Several studies have linked mindfulness to happiness (along with other positive emotions, including relaxation, inspiration, hope, gratitude, and awe).

To boost your bliss, Erric Solomon, co-author of the book “Radically Happy,” suggests taking a “mindful mini-break”: “Feel the breath going into your lungs and the breath going out,” he says. “Don’t worry about thoughts or emotions coming; let them come, but keep your attention on your breathing.”

Carve out a few moments to notice your breath throughout the day—when a meeting ends early or your lunch date is running late.

4. Notice Your Surroundings

Once each day Walker, who works from home, sets his timer for four minutes and thirty-three seconds and listens to the sounds of his New Orleans neighborhood—everything from birds to boats to his neighbor’s voice. This exercise is inspired by John Cage’s famous piece of music, 4’ 33”, which involves the pianist not playing the piano for that amount of time.

Walker also turns seemingly boring, mundane moments—like shopping—into magical ones. He might look for the silliest product on sale and, while waiting in line, invent stories about other shoppers.

5. Notice Your Emotions

Feeling happy all the time isn’t possible—and it’s not good for us, anyway. Instead, what nurtures our mental health and well-being is acknowledging and accepting all of our emotions, according to different studies.
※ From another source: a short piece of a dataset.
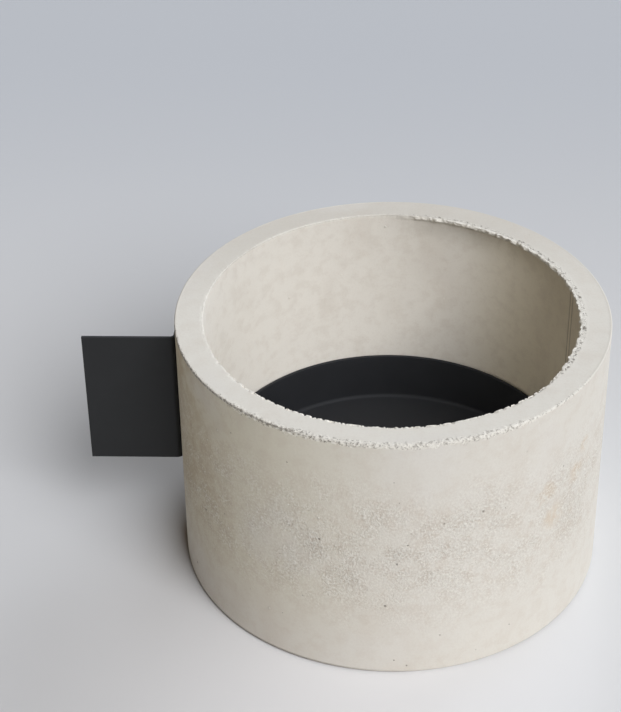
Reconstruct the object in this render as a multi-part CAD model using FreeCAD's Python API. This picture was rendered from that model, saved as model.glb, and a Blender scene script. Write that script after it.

So, the next time you feel a “negative” emotion, instead of thinking about it or shoving it away, Solomon suggests focusing on the sensation in your body. This way, your emotion “doesn’t devolve into looping thoughts and stories.” Rather, he says, it becomes “energy within the body.”

Happiness starts with managing our attention so that we’re not only focusing on what matters to us; we’re also focusing on what ultimately helps us feel incredibly alive: our breath, our feelings, and the world around us.